3.  Risk assessment: The ACC and AHA recommend that untreated primary prevention Caucasian and African-American patients between the ages of 40 and 79 who do not fall into one of four statin benefit groups should have their 10-year ASCVD risk assessed using the Pooled Cohort Risk calculator available through the ACC website. Those whose 10-year risk is 7.5 percent or more are advised to engage in a discussion with their provider about the value of starting statin therapy.

The NLA is concerned about the validation of this 10-year risk calculator, its potential to overestimate risk and its potential to promote the use of statin therapy in certain populations in whom benefit is uncertain. For example, the application of the Pooled Cohort Risk Calculator to a European population, mean age 65 years, suggested that 96 percent of men and 66 percent of women would be candidates for statin therapy.
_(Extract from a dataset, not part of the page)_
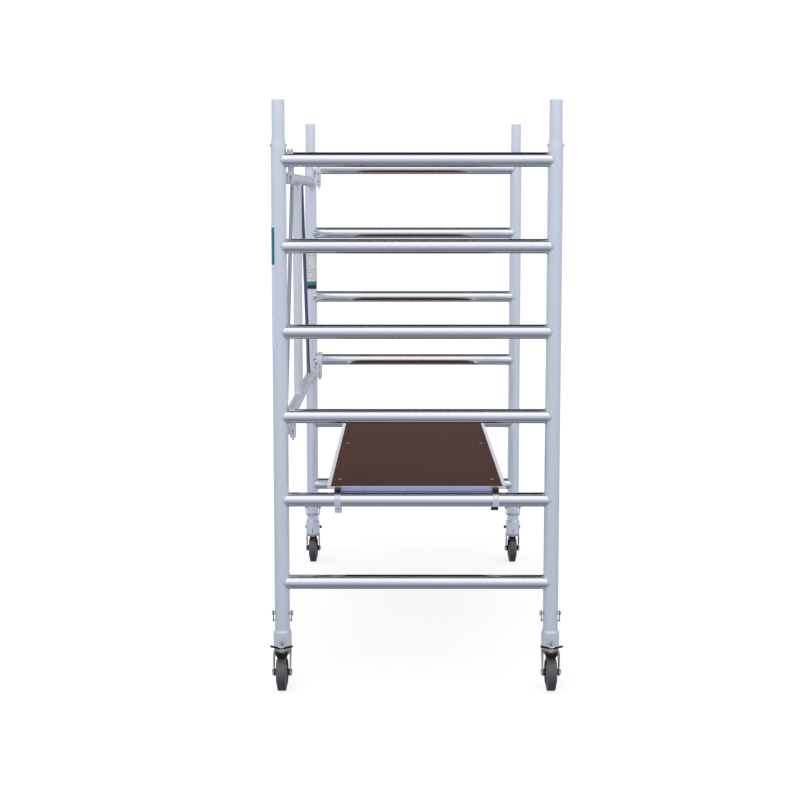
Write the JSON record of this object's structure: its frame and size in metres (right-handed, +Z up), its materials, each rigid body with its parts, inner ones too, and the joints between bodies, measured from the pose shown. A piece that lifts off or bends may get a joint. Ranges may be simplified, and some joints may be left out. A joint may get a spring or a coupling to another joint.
{
  "type": "mobile tower scaffold",
  "caption": "Narrow aluminium mobile tower scaffold with two ladder frames, a hook-on timber platform, a side guardrail and braked swivel castors.",
  "frame": {"origin": "middle of the footprint, on the floor the castors stand on", "axes": "+Z up; +Y along the platform, away from the ladder frame called front; +X across the tower, the guardrail being on the -X side"},
  "size_m": [0.975, 2.093, 1.956],
  "materials": {
    "upright_alloy": "satin extruded aluminium tube, faintly blue-grey",
    "rung_alloy": "bright polished aluminium tube",
    "label_film": "plain coloured adhesive film, no lettering",
    "zinc_steel": "zinc-plated pressed steel",
    "bright_steel": "bright zinc-plated steel",
    "castor_core": "dark grey moulded nylon",
    "castor_tyre": "dark grey elastic rubber",
    "button_steel": "turned steel",
    "deck_ply": "dark brown film-faced plywood with a fine anti-slip print",
    "rivet_alloy": "plain rivet",
    "beam_alloy": "mill-finish extruded aluminium",
    "claw_alloy": "satin aluminium",
    "black_plastic": "moulded black plastic",
    "rail_alloy": "satin extruded aluminium",
    "brace_alloy": "slate-grey anodised aluminium",
    "latch_alloy": "satin aluminium"
  },
  "bodies": {
    "frame": {"castor_lock_pins": "bright_steel", "castor_stems": "zinc_steel", "labels": "label_film", "rungs_front": "rung_alloy", "rungs_rear": "rung_alloy", "upright_front_left": "upright_alloy", "upright_front_right": "upright_alloy", "upright_rear_left": "upright_alloy", "upright_rear_right": "upright_alloy"},
    "button_outer_front_left": {"button_outer_front_left": "button_steel"},
    "button_inner_front_left": {"button_inner_front_left": "button_steel"},
    "bail_front_left": {"pin_bail_front_left": "bright_steel"},
    "castor_front_left": {"castor_fork_front_left": "zinc_steel", "axle_bolt_front_left": "bright_steel"},
    "wheel_front_left": {"wheel_core_front_left": "castor_core", "tyre_front_left": "castor_tyre"},
    "pedal_front_left": {"brake_pedal_front_left": "zinc_steel"},
    "button_outer_front_right": {"button_outer_front_right": "button_steel"},
    "button_inner_front_right": {"button_inner_front_right": "button_steel"},
    "bail_front_right": {"pin_bail_front_right": "bright_steel"},
    "castor_front_right": {"castor_fork_front_right": "zinc_steel", "axle_bolt_front_right": "bright_steel"},
    "wheel_front_right": {"wheel_core_front_right": "castor_core", "tyre_front_right": "castor_tyre"},
    "pedal_front_right": {"brake_pedal_front_right": "zinc_steel"},
    "button_outer_rear_left": {"button_outer_rear_left": "button_steel"},
    "button_inner_rear_left": {"button_inner_rear_left": "button_steel"},
    "bail_rear_left": {"pin_bail_rear_left": "bright_steel"},
    "castor_rear_left": {"castor_fork_rear_left": "zinc_steel", "axle_bolt_rear_left": "bright_steel"},
    "wheel_rear_left": {"wheel_core_rear_left": "castor_core", "tyre_rear_left": "castor_tyre"},
    "pedal_rear_left": {"brake_pedal_rear_left": "zinc_steel"},
    "button_outer_rear_right": {"button_outer_rear_right": "button_steel"},
    "button_inner_rear_right": {"button_inner_rear_right": "button_steel"},
    "bail_rear_right": {"pin_bail_rear_right": "bright_steel"},
    "castor_rear_right": {"castor_fork_rear_right": "zinc_steel", "axle_bolt_rear_right": "bright_steel"},
    "wheel_rear_right": {"wheel_core_rear_right": "castor_core", "tyre_rear_right": "castor_tyre"},
    "pedal_rear_right": {"brake_pedal_rear_right": "zinc_steel"},
    "platform": {"deck_panel": "deck_ply", "deck_rivets": "rivet_alloy", "side_beams": "beam_alloy", "platform_end_trims": "beam_alloy", "platform_crossbars": "beam_alloy", "platform_claws": "claw_alloy", "platform_end_caps": "black_plastic"},
    "wind_lock_front_left": {"wind_lock_front_left": "claw_alloy"},
    "wind_lock_front_right": {"wind_lock_front_right": "black_plastic"},
    "wind_lock_rear_left": {"wind_lock_rear_left": "black_plastic"},
    "wind_lock_rear_right": {"wind_lock_rear_right": "claw_alloy"},
    "guardrail": {"guardrail_rails": "rail_alloy", "guardrail_post": "rail_alloy", "guardrail_braces": "brace_alloy", "guardrail_claws": "rail_alloy"},
    "latch_top_front": {"guard_latch_top_front": "latch_alloy"},
    "latch_top_rear": {"guard_latch_top_rear": "latch_alloy"},
    "latch_low_front": {"guard_latch_low_front": "latch_alloy"},
    "latch_low_rear": {"guard_latch_low_rear": "latch_alloy"}
  },
  "joints": [
    {"name": "button_outer_front_left_press", "type": "slide", "parent": "frame", "child": "button_outer_front_left", "axis": [1, 0, 0], "range_m": [0, 0.0035], "stiffness_N_per_m": 900},
    {"name": "button_inner_front_left_press", "type": "slide", "parent": "frame", "child": "button_inner_front_left", "axis": [-1, 0, 0], "range_m": [0, 0.0035], "stiffness_N_per_m": 900},
    {"name": "bail_front_left_swing", "type": "hinge", "parent": "frame", "child": "bail_front_left", "pos_m": [-0.45, -0.95, 0.257], "axis": [1, 0, 0], "range_deg": [0, 90]},
    {"name": "castor_front_left_swivel", "type": "hinge", "parent": "frame", "child": "castor_front_left", "pos_m": [-0.45, -0.95, 0.13], "axis": [0, 0, 1], "continuous": true},
    {"name": "wheel_front_left_roll", "type": "hinge", "parent": "castor_front_left", "child": "wheel_front_left", "pos_m": [-0.45, -0.984, 0.0625], "axis": [1, 0, 0], "continuous": true},
    {"name": "pedal_front_left_press", "type": "hinge", "parent": "castor_front_left", "child": "pedal_front_left", "pos_m": [-0.45, -0.99, 0.1375], "axis": [1, 0, 0], "range_deg": [0, 22], "stiffness_Nm_per_rad": 0.5},
    {"name": "button_outer_front_right_press", "type": "slide", "parent": "frame", "child": "button_outer_front_right", "axis": [-1, 0, 0], "range_m": [0, 0.0035], "stiffness_N_per_m": 900},
    {"name": "button_inner_front_right_press", "type": "slide", "parent": "frame", "child": "button_inner_front_right", "axis": [1, 0, 0], "range_m": [0, 0.0035], "stiffness_N_per_m": 900},
    {"name": "bail_front_right_swing", "type": "hinge", "parent": "frame", "child": "bail_front_right", "pos_m": [0.45, -0.95, 0.257], "axis": [1, 0, 0], "range_deg": [0, 90]},
    {"name": "castor_front_right_swivel", "type": "hinge", "parent": "frame", "child": "castor_front_right", "pos_m": [0.45, -0.95, 0.13], "axis": [0, 0, 1], "continuous": true},
    {"name": "wheel_front_right_roll", "type": "hinge", "parent": "castor_front_right", "child": "wheel_front_right", "pos_m": [0.45, -0.984, 0.0625], "axis": [1, 0, 0], "continuous": true},
    {"name": "pedal_front_right_press", "type": "hinge", "parent": "castor_front_right", "child": "pedal_front_right", "pos_m": [0.45, -0.99, 0.1375], "axis": [1, 0, 0], "range_deg": [0, 22], "stiffness_Nm_per_rad": 0.5},
    {"name": "button_outer_rear_left_press", "type": "slide", "parent": "frame", "child": "button_outer_rear_left", "axis": [1, 0, 0], "range_m": [0, 0.0035], "stiffness_N_per_m": 900},
    {"name": "button_inner_rear_left_press", "type": "slide", "parent": "frame", "child": "button_inner_rear_left", "axis": [-1, 0, 0], "range_m": [0, 0.0035], "stiffness_N_per_m": 900},
    {"name": "bail_rear_left_swing", "type": "hinge", "parent": "frame", "child": "bail_rear_left", "pos_m": [-0.45, 0.95, 0.257], "axis": [-1, 0, 0], "range_deg": [0, 90]},
    {"name": "castor_rear_left_swivel", "type": "hinge", "parent": "frame", "child": "castor_rear_left", "pos_m": [-0.45, 0.95, 0.13], "axis": [0, 0, 1], "continuous": true},
    {"name": "wheel_rear_left_roll", "type": "hinge", "parent": "castor_rear_left", "child": "wheel_rear_left", "pos_m": [-0.45, 0.984, 0.0625], "axis": [1, 0, 0], "continuous": true},
    {"name": "pedal_rear_left_press", "type": "hinge", "parent": "castor_rear_left", "child": "pedal_rear_left", "pos_m": [-0.45, 0.99, 0.1375], "axis": [-1, 0, 0], "range_deg": [0, 22], "stiffness_Nm_per_rad": 0.5},
    {"name": "button_outer_rear_right_press", "type": "slide", "parent": "frame", "child": "button_outer_rear_right", "axis": [-1, 0, 0], "range_m": [0, 0.0035], "stiffness_N_per_m": 900},
    {"name": "button_inner_rear_right_press", "type": "slide", "parent": "frame", "child": "button_inner_rear_right", "axis": [1, 0, 0], "range_m": [0, 0.0035], "stiffness_N_per_m": 900},
    {"name": "bail_rear_right_swing", "type": "hinge", "parent": "frame", "child": "bail_rear_right", "pos_m": [0.45, 0.95, 0.257], "axis": [-1, 0, 0], "range_deg": [0, 90]},
    {"name": "castor_rear_right_swivel", "type": "hinge", "parent": "frame", "child": "castor_rear_right", "pos_m": [0.45, 0.95, 0.13], "axis": [0, 0, 1], "continuous": true},
    {"name": "wheel_rear_right_roll", "type": "hinge", "parent": "castor_rear_right", "child": "wheel_rear_right", "pos_m": [0.45, 0.984, 0.0625], "axis": [1, 0, 0], "continuous": true},
    {"name": "pedal_rear_right_press", "type": "hinge", "parent": "castor_rear_right", "child": "pedal_rear_right", "pos_m": [0.45, 0.99, 0.1375], "axis": [-1, 0, 0], "range_deg": [0, 22], "stiffness_Nm_per_rad": 0.5},
    {"name": "platform_lift", "type": "slide", "parent": "frame", "child": "platform", "axis": [0, 0, 1], "range_m": [0, 0.2]},
    {"name": "wind_lock_front_left_turn", "type": "hinge", "parent": "platform", "child": "wind_lock_front_left", "pos_m": [-0.263, -0.9776, 0.6205], "axis": [1, 0, 0], "range_deg": [0, 75]},
    {"name": "wind_lock_front_right_turn", "type": "hinge", "parent": "platform", "child": "wind_lock_front_right", "pos_m": [0.263, -0.9776, 0.6205], "axis": [1, 0, 0], "range_deg": [0, 75]},
    {"name": "wind_lock_rear_left_turn", "type": "hinge", "parent": "platform", "child": "wind_lock_rear_left", "pos_m": [-0.263, 0.9776, 0.6205], "axis": [-1, 0, 0], "range_deg": [0, 75]},
    {"name": "wind_lock_rear_right_turn", "type": "hinge", "parent": "platform", "child": "wind_lock_rear_right", "pos_m": [0.263, 0.9776, 0.6205], "axis": [-1, 0, 0], "range_deg": [0, 75]},
    {"name": "guardrail_lift", "type": "slide", "parent": "frame", "child": "guardrail", "axis": [0, 0, 1], "range_m": [0, 0.1]},
    {"name": "latch_top_front_turn", "type": "hinge", "parent": "guardrail", "child": "latch_top_front", "pos_m": [-0.413, -0.906, 1.712], "axis": [1, 0, 0], "range_deg": [0, 50]},
    {"name": "latch_top_rear_turn", "type": "hinge", "parent": "guardrail", "child": "latch_top_rear", "pos_m": [-0.413, 0.906, 1.712], "axis": [-1, 0, 0], "range_deg": [0, 50]},
    {"name": "latch_low_front_turn", "type": "hinge", "parent": "guardrail", "child": "latch_low_front", "pos_m": [-0.413, -0.906, 0.872], "axis": [1, 0, 0], "range_deg": [0, 50]},
    {"name": "latch_low_rear_turn", "type": "hinge", "parent": "guardrail", "child": "latch_low_rear", "pos_m": [-0.413, 0.906, 0.872], "axis": [-1, 0, 0], "range_deg": [0, 50]}
  ]
}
The NLA approach recommends risk factor counting as an established means of assessing ASCVD risk. In those whose risk is assessed as “intermediate” based upon risk factor counting, the use of any of three readily available risk calculators, in accordance with that patient’s specific characteristics, is recommended as a reasonable option, depending upon the provider’s clinical judgment.

4. Complex lipid disorders, including high triglycerides and the metabolic syndrome: The ACC/AHA document makes no comments about the management of hypertriglyceridemia with values between 200 and 500 mg/dL or about the metabolic syndrome. The NLA approach provides specific advice regarding the importance of lifestyle intervention as a first step in the management of both of these disorders, and then advocates, if necessary, pharmacologic approaches, as patients with triglyceride elevations in this range, with or without the metabolic syndrome, are at increased risk for future ASCVD events.

Returning to our patient, he asked which approach would be most appropriate for his care. He was told by his clinician that his South Asian ethnicity, which is associated with a higher risk of ASCVD than either Caucasian or African-American populations, is not accounted for in the ACC/AHA approach, and his calculated 10-year ASCVD risk of 7 percent using the Pooled Cohort Risk Calculator is likely an under-estimate of his risk.

In addition, the management of hypertriglyceridemia for ASCVD prevention is not addressed in the ACC/AHA guideline. His provider, therefore, chose the NLA approach to lipid management. It includes the use of lifestyle and predominantly statin therapy to reduce all of the patient’s atherogenic lipoproteins in a patient-centered manner, taking into account his ethnicity, family history and desire to be treated according to the best available evidence.

He had three major risk factors (age, treatment for hypertension and family history of premature coronary heart disease). Based on this information, he was considered a high-risk patient and non-HDL cholesterol and LDL cholesterol goals of less than 130 and less than 100 mg/dL were set. Clinicians arranged a consultation with a registered dietitian, advised him to increase his cardiorespiratory program to a minimum of 150 minutes per week and scheduled a follow-up visit in three months to assess his progress toward his lipid goals.

Dr. Orringer is director of the preventive cardiovascular medicine program at the University of Miami Health System and is a co-author of the NLA recommendations. He is a fellow of the ACC and the NLA, where he is president-elect.